Is Duke Energy favoring Wall Street over Main Street?

North Carolina Attorney General Roy Cooper is fighting Duke Energy's proposed 7.2 percent rate hike, arguing that it unfairly favors Wall Street investors while burdening consumers in a weak economy.

Cooper filed a brief last week with the N.C. Utilities Commission (NCUC) asking it to deny the increase, which is scheduled to take effect next month.

"The commission should come down on the side of consumers when considering a fair rate of return for Duke, especially in this economy," Cooper said.

Last year Duke Energy requested a rate increase that would have increased its revenues by about $646 million while raising the average residential customer's monthly bill by over 18 percent. That request was met with a storm of protest, with Cooper reporting that hundreds of North Carolinians wrote to him with worries about the plan.

The AG's Consumer Protection Division intervened in the rate case. At a November NCUC hearing, attorneys with the AG's office questioned whether experts who calculated the rate of return on equity for Duke Energy shareholders took into account economic conditions as required by state law.

The company's original rate hike request would have offered an 11.5 percent return on equity. The Utility Commission's public staff, responsible for representing the public interest, countered with an offer for a 4.9 percent hike and a 9.25 percent return. The final settlement includes a 10.5 percent return, which means an additional $125 million in revenues over the public staff's initial proposal.

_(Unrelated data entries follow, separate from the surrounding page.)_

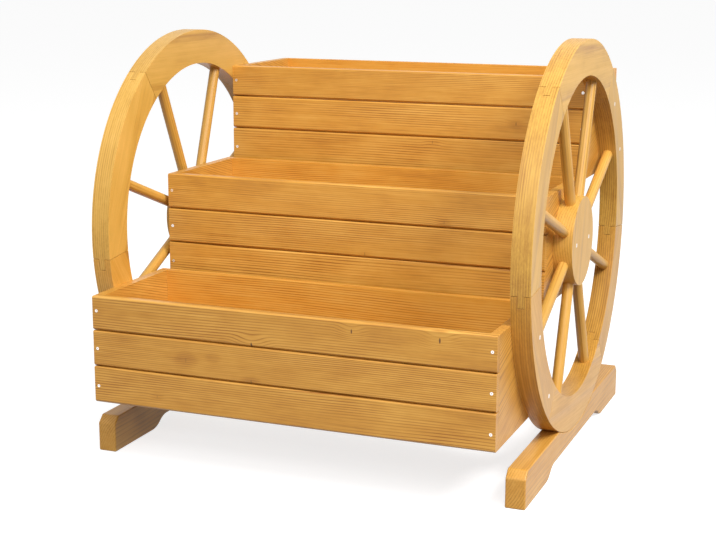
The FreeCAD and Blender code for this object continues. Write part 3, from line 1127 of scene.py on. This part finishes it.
def board_screw_seats() -> list[tuple[Point, Point]]:
    """Find the screws in the front and back walls.

    Returns:
        The face point and outward direction of each screw.
    """
    seats = []
    for box, drop in WALL_SCREW_DROPS.items():
        low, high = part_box(f"{box}_front_board_top")
        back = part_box(f"{box}_back_boards")[1].y
        for side in (-1, 1):
            for step in (-1, 0, 1):
                x = side * (high.x - WALL_SCREW_INSET)
                z = high.z - drop - step * WALL_SCREW_STEP
                seats.append(((x, low.y, z), (0, -1, 0)))
                seats.append(((x, back, z), (0, 1, 0)))
    return seats


def wheel_screw_seats() -> list[tuple[Point, Point]]:
    """Find the screws through the wheels.

    Returns:
        The face point and outward direction of each screw.
    """
    _, wheel_y, wheel_z = WagonWheel.centre
    hub_z = wheel_z - WagonWheel.hub_drop
    spots = [(wheel_y + side * HUB_SCREW_REACH, hub_z) for side in (-1, 1)]
    for side, box, drop, inset in RIM_SCREWS:
        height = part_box(f"{box}_front_board_top")[1].z - drop
        reach = math.sqrt((WagonWheel.outer_radius - inset) ** 2 - (height - wheel_z) ** 2)
        spots.append((wheel_y + side * reach, height))
    return [((sign * WagonWheel.outer_x, y, z), (sign, 0, 0)) for sign in (-1, 1) for y, z in spots]


@dataclass(frozen=True)
class Lamp:
    """A square soft lamp: the way to it from the stand, its distance, side and power."""

    name: str
    direction: Point
    distance: float
    size: float
    watts: float


@dataclass(frozen=True)
class Studio:
    """The camera, the lamps, the pale floor and the white surround."""

    place: Point = (0.7346, -1.9024, 0.6642)
    yaw: float = 21.707
    pitch: float = 12.162
    roll: float = 0.141
    focal_pixels: float = 1467.57
    image_width: int = 716
    sensor: float = 36.0
    clip_end: float = 100.0
    aim: Point = (0.0, 0.0, 0.28)
    lamps: tuple[Lamp, ...] = (
        Lamp("key", (0.668, -0.297, 0.682), 2.6, 0.9, 60.0),
        Lamp("fill", (0.24, -0.73, 0.64), 3.5, 2.4, 81.0),
    )
    surround: float = 0.44
    floor_grey: Colour = (0.50, 0.50, 0.50)
    floor_glow: float = 0.74
    floor_unseen: Colour = (0.14, 0.11, 0.08)
    floor_reach: float = 30.0

    def camera(self) -> None:
        """Set the camera at the photograph's viewing angle."""
        yaw, pitch, roll = (math.radians(value) for value in (self.yaw, self.pitch, self.roll))
        ahead = Vector((-math.sin(yaw) * math.cos(pitch), math.cos(yaw) * math.cos(pitch), -math.sin(pitch)))
        right = Vector((math.cos(yaw), math.sin(yaw), 0.0))
        up = right.cross(ahead)
        tilted_right = right * math.cos(roll) + up * math.sin(roll)
        tilted_up = up * math.cos(roll) - right * math.sin(roll)
        data = bpy.data.cameras.new("view")
        data.sensor_width = self.sensor
        data.lens = self.focal_pixels * self.sensor / self.image_width
        data.clip_end = self.clip_end
        turn = Matrix((tilted_right, tilted_up, -ahead)).transposed().to_4x4()
        camera = bpy.data.objects.new("view", data)
        camera.matrix_world = Matrix.Translation(self.place) @ turn
        bpy.context.scene.collection.objects.link(camera)
        bpy.context.scene.camera = camera

    def hang(self, lamp: Lamp) -> None:
        """Hang a lamp so that it looks at the stand.

        Args:
            lamp: The lamp.
        """
        data = bpy.data.lights.new(lamp.name, "AREA")
        data.shape = "SQUARE"
        data.size = lamp.size
        data.energy = lamp.watts
        away = Vector(lamp.direction).normalized()
        turn = away.to_track_quat("Z", "Y").to_matrix().to_4x4()
        hung = bpy.data.objects.new(lamp.name, data)
        hung.matrix_world = Matrix.Translation(Vector(self.aim) + away * lamp.distance) @ turn
        bpy.context.scene.collection.objects.link(hung)

    def world(self) -> None:
        """Light the stand evenly from all sides, and show white behind it."""
        world = bpy.data.worlds.new("surround")
        bpy.context.scene.world = world
        pad = NodePad(world)
        light, white = (
            pad.add("ShaderNodeBackground", inputs={0: WHITE, 1: strength}).outputs[0]
            for strength in (self.surround, 1.0)
        )
        mix = pad.add("ShaderNodeMixShader", inputs={0: pad.shown(), 1: light, 2: white})
        pad.add("ShaderNodeOutputWorld", inputs={0: mix.outputs[0]})

    def floor(self) -> None:
        """Lay a pale floor that keeps the stand's shadow."""
        pad = NodePad(bpy.data.materials.new("pale_floor"))
        grey, unseen = (
            pad.add("ShaderNodeBsdfDiffuse", inputs={0: (*colour, 1.0)}).outputs[0]
            for colour in (self.floor_grey, self.floor_unseen)
        )
        glow = pad.add("ShaderNodeEmission", inputs={0: WHITE, 1: self.floor_glow})
        pale = pad.add("ShaderNodeAddShader", inputs={0: grey, 1: glow.outputs[0]})
        mix = pad.add("ShaderNodeMixShader", inputs={0: pad.shown(), 1: unseen, 2: pale.outputs[0]})
        pad.add("ShaderNodeOutputMaterial", inputs={0: mix.outputs[0]})
        bm = bmesh.new()
        bmesh.ops.create_grid(bm, x_segments=1, y_segments=1, size=self.floor_reach)
        mesh = bpy.data.meshes.new("floor")
        bm.to_mesh(mesh)
        bm.free()
        mesh.materials.append(pad.owner)
        floor = bpy.data.objects.new("floor", mesh)
        bpy.context.scene.collection.objects.link(floor)

    def build(self) -> None:
        """Set up the whole studio."""
        bpy.context.scene.view_settings.view_transform = "Standard"
        self.camera()
        self.world()
        self.floor()
        for lamp in self.lamps:
            self.hang(lamp)


def main() -> None:
    """Build the studio, the boxes, the wheels and the screws in order."""
    Studio().build()
    bench = Bench()
    lower_knots = {
        "top": (
            Knot(90 * MM, 10.1 * MM),
            Knot(203 * MM, 9.1 * MM, 4.2 * MM),
            Knot(-45 * MM, -20.5 * MM, 4.6 * MM),
        ),
        "middle": (
            Knot(-138 * MM, -2 * MM, 4.4 * MM, 0.2, 0.22),
            Knot(-99 * MM, 5 * MM, 3.0 * MM, 0.0, 0.20),
            Knot(-46 * MM, -21 * MM, 3.6 * MM, 0.5, 0.2),
        ),
        "bottom": (Knot(-181 * MM, -7.4 * MM, 2.4 * MM, 0.3, 0.15),),
    }
    middle_knots = {
        "top": (
            Knot(-225 * MM, 12.5 * MM, 3.6 * MM, 0.0, 0.10),
            Knot(137 * MM, -16.4 * MM, 2.8 * MM, 0.3, 0.2),
        ),
        "middle": (Knot(25 * MM, -19 * MM, 2.6 * MM, 0.5, 0.1),),
    }
    upper_knots = {
        "middle": (Knot(173 * MM, 0.8 * MM, 3.4 * MM, 0.5, 0.15),),
        "bottom": (Knot(48 * MM, 18 * MM, 2.8 * MM, 0.4, 0.1),),
    }
    PlanterBox("lower_box", bench, 1.3, lower_knots).build()
    # A brighter copy of the front stain for the middle and upper boxes: painted light that lifts their fronts
    # out of the shade they lie in.
    lit_front_stain = StainedWood("front_boards", honey=(0.605, 0.280, 0.037))
    PlanterBox("middle_box", bench, 4.9, middle_knots, lit_front_stain).build()
    PlanterBox("upper_box", bench, 8.2, upper_knots, lit_front_stain).build()
    # Only the right wheel's rims get painted shade on their treads and inner faces.
    for side, painted_tread_shade in (("left", 0.0), ("right", 0.17)):
        WagonWheel(side, bench, painted_tread_shade).build()
    zinc = ZincSteel().material("zinc_plating")
    ScrewSet("board_screw_heads", "board_screws", bench, zinc, 2.0 * MM, board_screw_seats()).build()
    ScrewSet("wheel_screw_heads", "wheel_screws", bench, zinc, 2.9 * MM, wheel_screw_seats()).build()
    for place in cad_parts["foot_screws"].material_slots:
        place.material = zinc
    LOG.info("%d pieces made", bench.count)


if __name__ == "__main__":
    logging.basicConfig(level=logging.INFO)
    main()
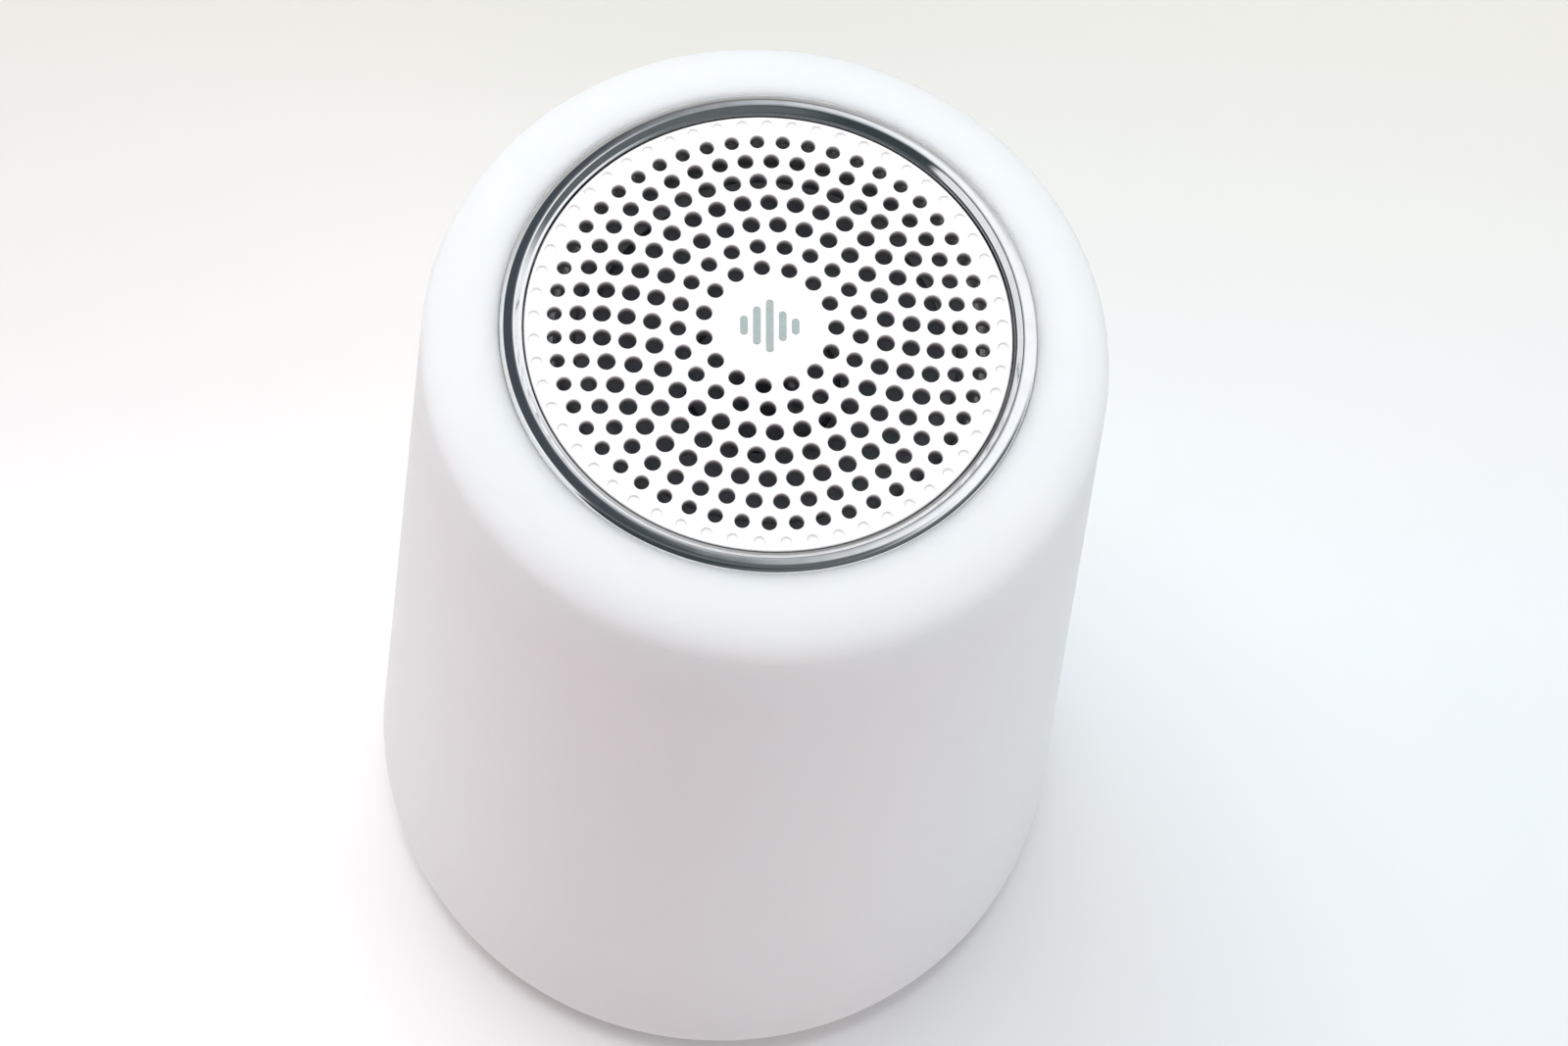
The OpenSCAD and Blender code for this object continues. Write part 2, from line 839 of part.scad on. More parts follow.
// Slide knob with three finger ridges and a stem into the switch.
module power_knob() {
    face_y = panel_y + 0.3;
    back_y = panel_y - panel_t + 0.1;
    ridge = 0.4;
    stem_h = 0.7;
    stem_len = 1.5;
    color("black")
        translate([power_x - switch_travel / 2, 0, power_z]) {
            box(-knob_w / 2, knob_w / 2, back_y, face_y, -knob_h / 2, knob_h / 2);
            for (s = [-2, 0, 2])
                box((s - 0.5) * ridge, (s + 0.5) * ridge, face_y - eps, face_y + 0.35,
                    -knob_h / 2, knob_h / 2);
            box(-knob_stem_w / 2, knob_stem_w / 2, back_y - stem_len, back_y + eps,
                -stem_h / 2, stem_h / 2);
        }
}

module key_board() {
    color("darkgreen")
        translate([key_board_x - key_board_w / 2, key_board_y, key_board_z])
            cube([key_board_w, key_board_t, key_board_h]);
}

// Dome switches: a square can with a round plunger that the key pushes.
module key_switches() {
    can = 4.2;
    can_y = key_board_y + key_board_t;
    color("silver")
        for (x = key_x)
            translate([x, can_y, key_z]) {
                translate([-can / 2, 0, -can / 2]) cube([can, can_t, can]);
                translate([0, can_t - eps, 0]) rotate([-90, 0, 0])
                    cylinder(r = 1, h = plunger_t, $fn = 32);
            }
}

// One key: a rounded cap, a flange that holds it in the panel and a stem.
module key(x) {
    back = panel_y - panel_t - key_gap;
    plunger_y = key_board_y + key_board_t + can_t + plunger_t;
    facing_back(x, key_z, back - eps, panel_y + key_proud) round_rect(key_w, key_h, key_h / 2 - eps);
    facing_back(x, key_z, back - key_flange_t, back)
        round_rect(key_w + 2 * key_flange, key_h + 2 * key_flange, key_h / 2);
    facing_back(x, key_z, plunger_y + key_travel + 0.1, back - key_flange_t + eps)
        circle(1.2, $fn = 32);
}

module volume_down_key() {
    color("lightgray") key(key_x[0]);
}

module mode_key() {
    color("lightgray") key(key_x[1]);
}

module volume_up_key() {
    color("lightgray") key(key_x[2]);
}

module light_pipe() {
    color("lightblue")
        facing_back(led_pipe_x, key_z, panel_y - 2 * panel_t, panel_y + 0.1)
            circle(led_pipe_r, $fn = 32);
}

// ---- base ----

// Flat panel in the shade's rear window, with an opening for each port and key.
module port_panel() {
    slot_w = knob_w + switch_travel + 0.4;
    sill_half_w = panel_half_w - window_corner;
    apron_half_w = 17;
    plate_z = window_z + panel_gap;
    plate_h = panel_top - plate_z;
    color("whitesmoke")
        difference() {
            union() {
                facing_back(0, plate_z + plate_h / 2, panel_y - panel_t, panel_y)
                    round_rect(2 * panel_half_w, plate_h, window_corner - panel_gap);
                intersection() {
                    union() {
                        disc(side_r(panel_top) - shade_wall - panel_gap, panel_top - lip_t, panel_top);
                        disc(shade_bottom_r - shade_wall - panel_gap, plinth_h, window_z - 0.1);
                    }
                    box(-sill_half_w, sill_half_w, panel_y - panel_t, far, 0, far);
                }
                box(-apron_half_w, apron_half_w, panel_y - panel_t, panel_y, plinth_h, window_z + 1);
            }
            for (x = key_x)
                facing_back(x, key_z, panel_y - panel_t - 1, panel_y + 1)
                    round_rect(key_w + 2 * key_gap, key_h + 2 * key_gap, key_h / 2);
            facing_back(led_pipe_x, key_z, panel_y - panel_t - 1, panel_y + 1)
                circle(led_pipe_r + 0.1, $fn = 32);
            facing_back(power_x, power_z, panel_y - panel_t - 1, panel_y + 1)
                square([slot_w, knob_h + 0.4], center = true);
            facing_back(usb_x, usb_z, panel_y - panel_t - 1, panel_y + 1)
                round_rect(usb_w + 0.4, usb_h + 0.4, 0.9);
            facing_back(card_x, card_z, panel_y - panel_t - 1, panel_y + 1)
                square([card_w + 0.3, card_h + 0.3], center = true);
            facing_back(jack_x, jack_z, panel_y - panel_t - 1, panel_y + 1) circle(nose_r + 0.1, $fn = 48);
        }
}

// Plinth ring with a rounded foot edge, an inner spigot and four screw bosses.
module base_housing() {
    edge = 1.2;
    boss_rib = 4;
    wall_in = plinth_r - plinth_wall;
    color("whitesmoke")
        difference() {
            union() {
                rotate_extrude($fn = 180)
                    polygon(concat([[wall_in, foot_rise]],
                                   arc(plinth_r - edge, foot_rise + edge, edge, edge, 270, 360, 6),
                                   [[plinth_r, plinth_h], [spigot_r, plinth_h],
                                    [spigot_r, spigot_top], [spigot_r - spigot_wall, spigot_top],
                                    [spigot_r - spigot_wall, plinth_h - 2], [wall_in, plinth_h - 3.4]]));
                around(boss_ring_r, boss_angles) disc(boss_r, foot_rise + cover_t, spigot_top);
                around(boss_ring_r, boss_angles)
                    box(0, boss_rib, -1, 1, foot_rise + cover_t, spigot_top);
            }
            around(boss_ring_r, boss_angles) disc(pilot_r, foot_rise, spigot_top + 1);
            box(-panel_half_w - panel_gap, panel_half_w + panel_gap, core_back_y, far,
                plinth_h, spigot_top + 1);
        }
}

// Disc that closes the base, with the foot's groove and posts for the main board.
module bottom_cover() {
    groove_gap = 0.1;
    color("whitesmoke")
        difference() {
            union() {
                disc(cover_r, foot_rise, foot_rise + cover_t);
                around(standoff_ring_r, standoff_angles) disc(standoff_r, foot_rise, board_z);
            }
            tube(foot_r + groove_gap, foot_r - foot_w - groove_gap, foot_rise - 1, foot_rise + foot_groove);
            around(boss_ring_r, boss_angles) {
                disc(screw_r + 0.1, foot_rise - 1, foot_rise + cover_t + 1);
                disc(head_r + 0.2, foot_rise - 1, foot_rise + counterbore);
            }
            around(standoff_ring_r, standoff_angles) disc(pilot_r, foot_rise + 2.6, board_z + 1);
        }
}

module bottom_screws() {
    color("silver")
        around(boss_ring_r, boss_angles)
            translate([0, 0, foot_rise + counterbore]) rotate([180, 0, 0]) screw(7, head_h = 0.9);
}

// Silicone foot ring, bonded in the cover's groove.
module foot_ring() {
    color("gainsboro")
        tube(foot_r, foot_r - foot_w, 0, foot_rise + foot_groove);
}

shade();
trim_ring();
grille();
badge();
ring_seal();
chamber();
speaker_gasket();
speaker_frame();
surround();
speaker_cone();
dust_cap();
voice_coil();
spider();
magnet();
front_plate();
yoke();
touch_contact();
touch_lead();
speaker_leads();
column();
column_screws();
chamber_screws();
led_board();
leds();
led_board_screws();
core_cover();
core_screws();
battery_cradle();
battery_cell();
battery_tabs();
main_board();
board_parts();
board_screws();
audio_jack();
usb_socket();
card_slot();
power_switch();
power_knob();
key_board();
key_switches();
volume_down_key();
mode_key();
volume_up_key();
light_pipe();
port_panel();
base_housing();
bottom_cover();
bottom_screws();
foot_ring();
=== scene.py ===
from math import atan2, cos, degrees, hypot, pi, radians, sin, sqrt, tan

import bmesh
import bpy
from mathutils import Matrix, Vector, geometry, kdtree


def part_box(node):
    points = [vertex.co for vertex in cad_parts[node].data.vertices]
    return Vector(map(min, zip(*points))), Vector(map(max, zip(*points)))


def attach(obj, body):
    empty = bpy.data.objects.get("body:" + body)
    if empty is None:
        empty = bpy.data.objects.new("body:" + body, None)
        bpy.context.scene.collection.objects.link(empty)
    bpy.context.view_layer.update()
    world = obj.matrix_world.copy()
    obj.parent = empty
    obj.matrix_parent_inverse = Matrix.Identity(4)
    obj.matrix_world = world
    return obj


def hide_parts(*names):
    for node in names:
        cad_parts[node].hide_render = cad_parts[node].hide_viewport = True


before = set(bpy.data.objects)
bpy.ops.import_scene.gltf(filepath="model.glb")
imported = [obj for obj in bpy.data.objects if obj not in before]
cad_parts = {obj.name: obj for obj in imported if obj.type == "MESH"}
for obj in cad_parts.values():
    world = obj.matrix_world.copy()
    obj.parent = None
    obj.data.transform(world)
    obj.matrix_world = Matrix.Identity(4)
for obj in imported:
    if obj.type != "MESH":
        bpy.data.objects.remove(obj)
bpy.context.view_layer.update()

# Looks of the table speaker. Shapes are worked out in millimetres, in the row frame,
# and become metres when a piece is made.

MM = 0.001
BODY = "housing"
CONE_BODY = "cone_assembly"
SNAP = 1e-6  # outline points this close are one, in millimetres


def span(node):
    """Lowest and highest corner of a CAD node, in millimetres."""
    low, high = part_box(node)
    return low / MM, high / MM


# ---- driving sizes, in millimetres ----

RING_PROUD = 0.8
GRILLE_Z = span("trim_ring")[1].z - RING_PROUD
SHADE_LOW, SHADE_HIGH = span("shade")
SHADE_WALL = 2.6
SHADE_HOLE_R = 30.9
SHADE_SEAT_DROP = 1.0
SHOULDER_H = 5.2
SHOULDER_R = 42.2
RING_R = span("trim_ring")[1].x
RING_FLAT_R = 31.55
RING_SLOPE_R = 30.75
RING_HOLE_R = 29.85
RING_SHOULDER_UP = 0.2
RING_LIP = 0.35
RING_LIP_UP = 0.15
RING_SLEEVE_W = 0.85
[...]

Cooper doesn't think the settlement treats Duke Energy customers fairly. As his brief states:

The impact of the Stipulation’s proposed return and its resulting 7.2% rate increase on consumers is concrete and certain. As noted by many consumers in testimony at the public hearings, North Carolinians face economic challenges and a rate increase will have a detrimental impact on consumers who are finding it harder to make ends meet and pay for necessities such as utilities. By contrast, the expert testimony regarding return on equity is inherently speculative in that, in the end, the expert testimony largely consisted of educated guesses as to what different returns might mean for Duke in terms of Duke’s ability to keep Wall Street investors interested in the company’s stock.

The AG's brief notes that Duke -- which is currently in merger proceedings with North Carolina-based Progress Energy -- has said it's planning to file for another rate increase this year. So if there's any "adverse market reaction" to a return on equity below 10.5 percent, the utilities commission would soon get an opportunity to make adjustments, it argues.

"We want to work together to move our state forward, but a sharp increase now would be difficult for many North Carolina families and businesses," Cooper said.

Taking from the poor, giving to Google

A coalition of public-interest groups also filed a brief last week asking the NCUC to reject Duke Energy's proposed rate hike. The N.C. Justice Center, N.C. Housing Coalition and N.C. WARN cited concerns about the rate hike's impact on the poor, working families and seniors on fixed incomes.

The groups point out that Duke Energy's residential late-payment charge disproportionately impacts low-income customers and only compounds payment difficulties. They called on the NCUC to exempt low-income customers from such charges. They also charged that the company's shutoff notices amount to unfair and deceptive credit and collection practices.

"Shutoff notices should be limited in use, and the Commission should order remedial action to assist customers in paying their bills when behind on their accounts," the groups said in a news release.

As part of the rate-hike settlement, Duke Energy agreed to make an $11 million contribution to energy-assistance programs for low-income households. But in their brief, the consumer advocates make the case that the company should make ongoing annual contributions rather than a one-time payment.

The groups also raise concerns about how fairly Duke is distributing costs to various customer groups. They note that while the company is seeking to raise residential rates to finance new generation facilities, it's actively recruiting corporate data centers, which are heavy electricity users. Apple, Google, Facebook and IBM have opened data centers in Duke's North Carolina service area in recent years, also attracted by various state tax breaks and subsidies.

Duke Energy sets rates for each customer class -- residential, commercial and industrial -- based on when electricity load "peaks" because of extreme summer heat. So even though data centers use large amounts of energy year-round, that's not factored into the calculated costs of power plants and transmission.

"If the present course is allowed by the Commission, rates will continue rising each year to pay for expensive and financially risky new power plants to accommodate the extremely high electricity usage of new and expanding data centers recruited by Duke Energy," the groups said.

The allocation of costs for data centers is also likely to become an issue in any eventual Duke-Progress merger. The consumer advocates point out that Progress Energy uses a fairer method of calculating rates for different customer classes, and how the two different approaches will be resolved remains uncertain.